We had dinner and hung out on the decks upstairs. The boat was a lot nicer than we were anticipating – there were a few bars, restaurants, a pool, a nice deck, casino, and even evening entertainment. It was like a little cruise ship! Around 11:00 I was getting tired so we went down to settle into our assigned chairs and go to sleep. We entered the room to discover that people didn’t have much respect for seat assignments (which we probably should have seen coming) and were spread out all over the floor, across rows of chairs, on inflatable mattresses in the hallway, everywhere. Our seats were taken by a man who appeared to be pretty soundly sleeping. Plus, the ventilation in that room wasn’t nearly as good as, say, an airplane, so the overwhelming smell of what I’m sure was to get worse and worse morning breath wasn’t very appealing. We left the room not really knowing what to do. We fortunately found a sitting area that nobody else was in and camped out there for the night sleeping on a half circle shaped couch with our jackets over our faces. Not our best night. In the morning when I walked around the ship I saw people sleeping everywhere – every seat in the bar and cafeteria had people in sleeping bags draped across it. Apparently that’s ok here. Oh, Italy.
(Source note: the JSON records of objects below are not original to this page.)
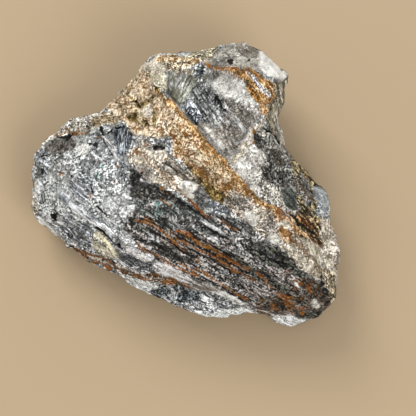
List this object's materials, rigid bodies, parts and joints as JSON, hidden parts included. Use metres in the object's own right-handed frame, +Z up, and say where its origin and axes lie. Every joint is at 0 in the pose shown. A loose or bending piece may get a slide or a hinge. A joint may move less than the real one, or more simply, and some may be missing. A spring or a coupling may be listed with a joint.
{
  "type": "black tourmalinated quartz",
  "caption": "Hand-sized broken lump of quartz full of black tourmaline, with a rust-stained crest and streaks fanning across one face.",
  "frame": {"origin": "on the table, at the middle of the stone's bounding box seen from above, at the height of its flat underside", "axes": "+Z up from the flat underside; +X along the longest width, from the pale rounded lobe towards the tip where the streaks meet; +Y towards the hollow and the white block at the far end"},
  "size_m": [0.0817, 0.0761, 0.0414],
  "materials": {
    "tourmalinated_quartz": "rough broken stone: white and grey quartz grains, glossy blue-black tourmaline fibres and rust-brown iron stain, with small glints"
  },
  "bodies": {
    "root": {"tourmalinated_quartz": "tourmalinated_quartz"}
  },
  "joints": []
}
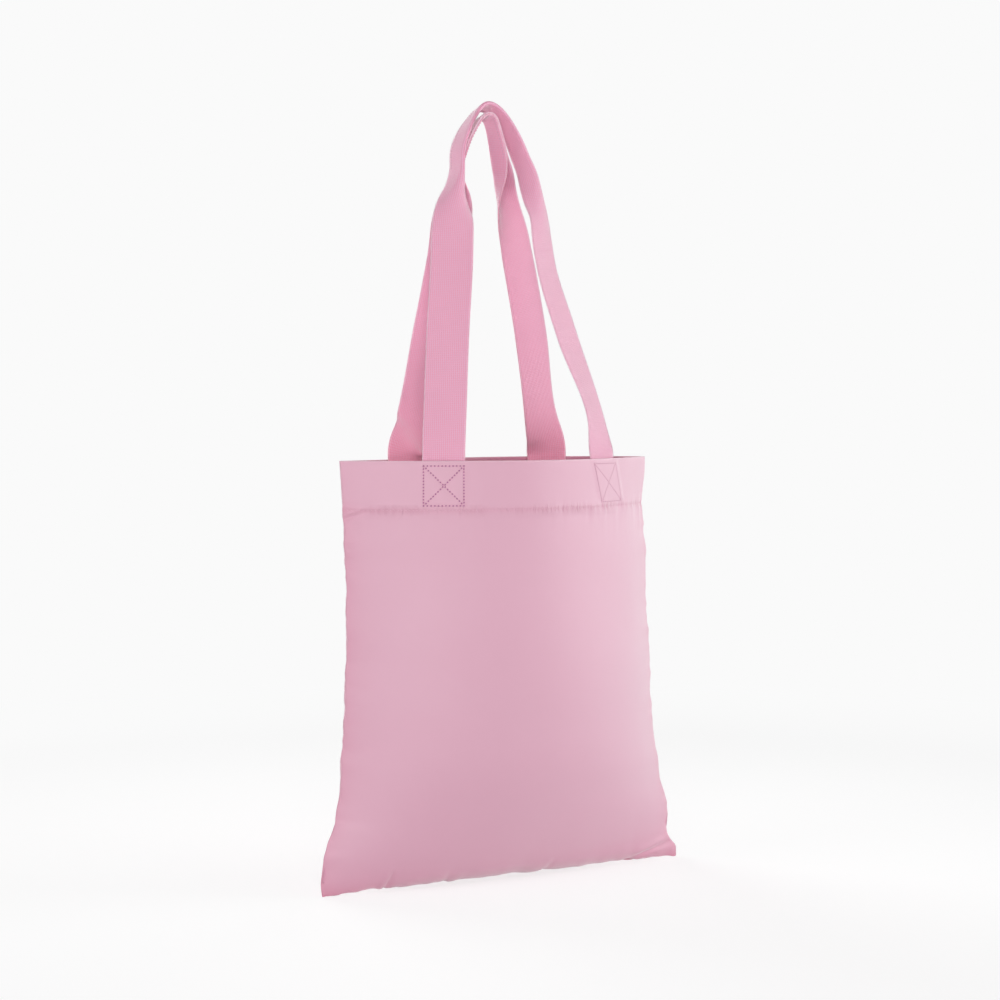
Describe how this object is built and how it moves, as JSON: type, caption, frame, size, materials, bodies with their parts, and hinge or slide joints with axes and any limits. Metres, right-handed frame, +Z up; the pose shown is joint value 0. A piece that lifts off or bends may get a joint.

After a less than stellar night’s sleep we spent the day playing cards and trying to pass the time. We landed in Palermo around 6pm, got off the ferry and prepared to drive home. I don’t know what I was expecting, but Palermo is surprisingly beautiful, at least from the water. The city is surrounded by the ocean and mountains. It almost looked like Hawaii. We ended our vacation and drove home that night to Aci Trezza.